I saw a green book

G HFile photo

Mon, 11 Jul 2016 Source: Kwasi Ansu-Kyeremeh

I had no idea I was ever going to see one.

I had heard about it but I had not seen it. Neither did I expect I would see it where I saw it. It’s a green book. It is green book that is not completely of the green colour. Much of it is green; but at least two-thirds of the front cover has a picture with a combination of white, brown and grey as well as a tiny embossed national flag. It weighs at least one kilogram which restricts its portability.

The owner would, however, definitely want those of us who come across it to care about its contents more than, or perhaps as much as, its physical characteristics. So I turn the front cover to its inside.

It is all red, crimson red. In 2012, it was in that crimson red lacoste picture that was plastered all over the Tetteh Quarshie Interchange and the then just done walls of the Kufuor University of Ghana Aburi road overpass.

Opposite that page is the picture of him, for which the book had been prepared on behalf of congress as a propaganda tool towards the 2016 election. It is a nice portrait. On the lapel is the national symbol, Coat of Arms, the adaption logo of which an almighty election supervisor has jettisoned.

On to page four which is green with white words by the Hippocratic man who lied that red blood colour was tomato paste red.

Opposite is a black and white picture of schoolchildren, maybe my class three friends, and a yellow vertical rectangle embossed with words on education in white and black.

Thereon, it is all pictures of concrete buildings up to page 17. The page 16 and 17 concrete buildings are interesting because although buildings similar to those Sokode University of Health and Allied Sciences were expected in the Sunyani vicinity for the University of Energy and Natural Resources, none can be found in the green book. It says so much for fair distribution of the national cake. Shockingly, much of the concrete structures, check the Ho airport are non-existent.

Some people appear on the next three pages and bar charts on the fourth (p. 25). Around 126 out of a total of 212, or three out of five, pages (covers inclusive) are filled with concrete structures. So by the green book, development is largely concrete. I thought development should be about people. And I don’t think people are developed in concrete.

That development by concrete thinking has caused appointment by geography (region) and not by population although development is for and about people. No wonder competence has been short-changed.

Development by geography can never succeed because it is people whose lives are to be affected by development.

Compatriots like me expect green book of development to project greening for development, something like what appears on pages 76, 77 and 78, to highlight a dums? cure. That would have seen emphasis on the Sunyani University compared with Sokode which has similar facilities in Legon (p. 26 & 27), KNUST, UDS and UCC. Compatriots expect UENR to lead in the dums? fixing effort.

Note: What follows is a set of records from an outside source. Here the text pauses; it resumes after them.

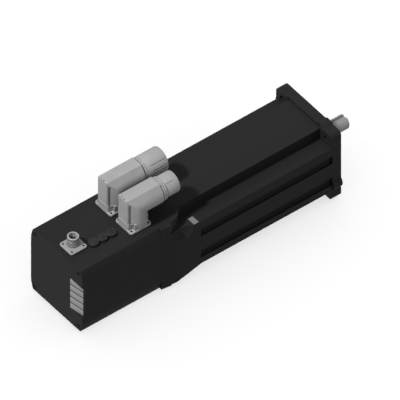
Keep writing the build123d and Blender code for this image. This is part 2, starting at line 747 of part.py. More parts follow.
for a in (-1, 1):
    for b in (-1, 1):
        x = socket_x + a * socket_hole
        y = socket_y + b * socket_hole
        socket = socket - disc_z(x, y, socket_low - 1, socket_low + 3, 1.0)
        socket = socket - disc_z(x, y, socket_low + 1.8, socket_low + 6, 1.75)
        socket_gasket = socket_gasket - disc_z(x, y, hole_low, hole_high, 1.0)
        socket_screws.append(screw_z(x, y, socket_low + 3.0, box_half_z - 2.6, 0.8, 1.6, 1.2, 0.7))
export_node("round_socket_body", socket)
export_node("round_socket_gasket", socket_gasket)
export_node("round_socket_screws", Compound(children=socket_screws))
insert_top = box_half_z + socket_height - 6.0
socket_insert = disc_z(socket_x, socket_y, box_half_z + 1.0, insert_top, 4.6 - seat_gap)
socket_pins = []
for index in range(4):
    angle = math.radians(45 + 90 * index)
    x = socket_x + 2.4 * math.cos(angle)
    y = socket_y + 2.4 * math.sin(angle)
    pin = disc_z(x, y, box_half_z - 1.0, insert_top + 2.0, 0.5)
    socket_insert = socket_insert - pin
    socket_pins.append(pin)
export_node("round_socket_insert", socket_insert)
export_node("round_socket_pins", Compound(children=socket_pins))

# Blanking plugs with sealing rings
plugs = []
plug_seals = []
plug_top = box_half_z + plug_height
for x in plug_x:
    head = disc_z(x, plug_y, box_half_z + 0.5, plug_top, plug_radius - 0.4)
    head = chamfer(head.edges().filter_by(GeomType.CIRCLE).sort_by(Axis.Z)[-1], 0.5)
    recess = prism_z(Pos(x, plug_y) * RegularPolygon(2.2, 6), plug_top - 1.6, plug_top + 1)
    stem = disc_z(x, plug_y, box_half_z - 7.0, box_half_z + 0.5, 4.0 - seat_gap)
    plugs.append(head + stem - recess)
    seal_ring = disc_z(x, plug_y, box_half_z, box_half_z + 0.5, plug_radius)
    plug_seals.append(seal_ring - disc_z(x, plug_y, hole_low, hole_high, 4.0))
export_node("port_plugs", Compound(children=plugs))
export_node("port_plug_seals", Compound(children=plug_seals))
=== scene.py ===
import json
import math

import bpy
from mathutils import Matrix, Vector


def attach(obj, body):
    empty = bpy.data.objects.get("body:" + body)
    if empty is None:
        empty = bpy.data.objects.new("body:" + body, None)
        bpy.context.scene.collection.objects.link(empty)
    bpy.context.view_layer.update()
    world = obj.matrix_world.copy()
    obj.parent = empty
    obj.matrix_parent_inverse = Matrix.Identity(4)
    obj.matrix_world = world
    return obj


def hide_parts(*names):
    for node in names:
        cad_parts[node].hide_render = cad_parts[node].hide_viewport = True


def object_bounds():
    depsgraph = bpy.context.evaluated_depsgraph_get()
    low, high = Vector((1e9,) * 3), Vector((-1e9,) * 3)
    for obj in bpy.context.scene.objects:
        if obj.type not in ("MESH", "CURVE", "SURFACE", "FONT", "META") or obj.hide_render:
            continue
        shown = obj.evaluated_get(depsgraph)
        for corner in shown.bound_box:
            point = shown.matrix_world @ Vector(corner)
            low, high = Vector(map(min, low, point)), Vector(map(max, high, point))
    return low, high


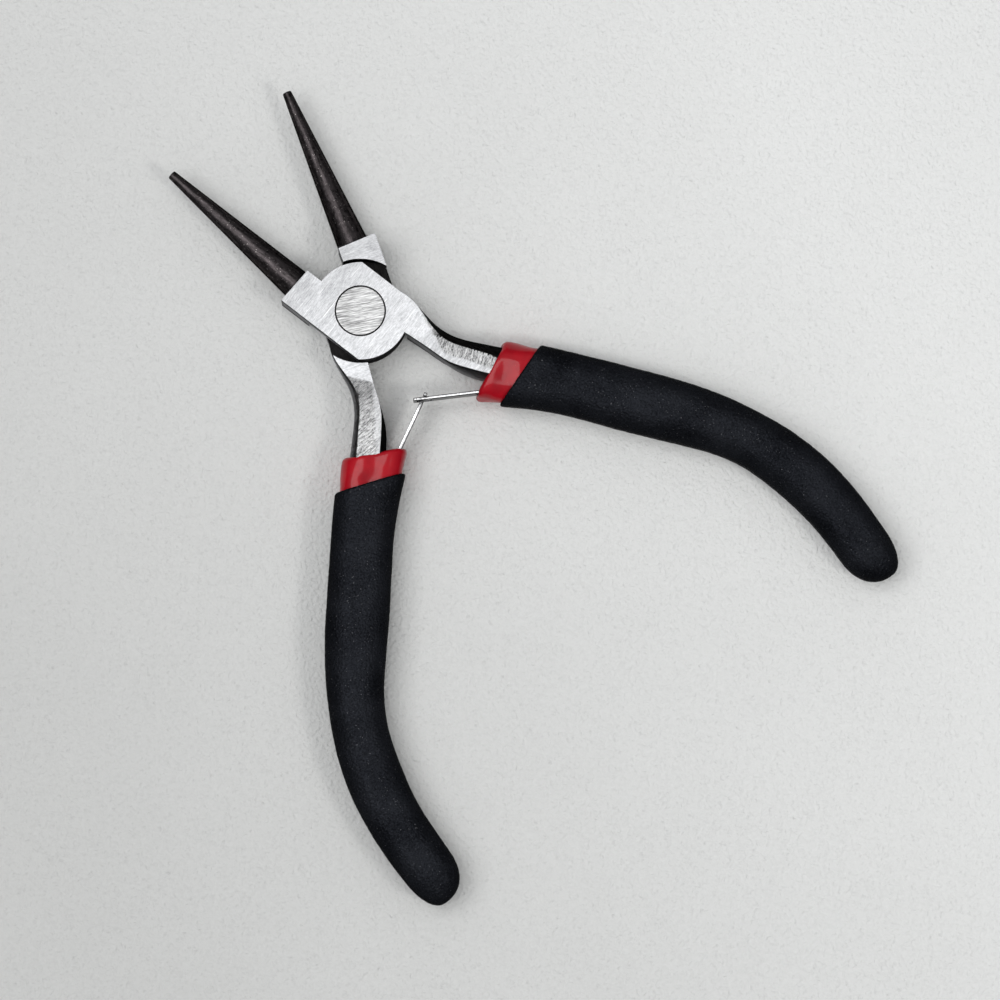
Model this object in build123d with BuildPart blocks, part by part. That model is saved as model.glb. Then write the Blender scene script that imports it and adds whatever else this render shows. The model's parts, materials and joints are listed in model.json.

Of the many public universities, the University of Energy and Natural Resources is the one supposed to cure our number one ailment, deficit energy supply, to terminate dums?. Yet the UENR is given the least attention in the green book of development. Thus, which costs more than is spent on UENR, hardly portrays development.

If development were to be the moulding of concrete into structures, which cannot be eaten, there would be no people because the people will starve to death.

That is why the decision and opinion leaders who care about people are saying, concrete we see, jobs that will enable people to feed themselves and others who depend on them we do not see. Na concrete compatriots go eat, no.

Worse, the green book shows signs of 206 pages of borrowed money that children of today and tomorrow will have to pay. Concrete ages and deteriorates over time. Users of the structures may draw the best of its benefits (assuming they are constructed up to standard) and that benefits will atrophy over time. So, ironically, tomorrow’s less benefiting users will be the loan redeemers.

There was a kind of scramble for the green book during its distribution. That prompted someone to suggest that it was illiterates who were scrambling for it. Another quickly added it was like what they do with funeral brochures. Hmmm, that sounded so apt.

Indeed, the green book could shape up as a funeral brochure if all the cheating tricks certain five women and two men have been designing to rig the 2016 election in favour of the green book fail.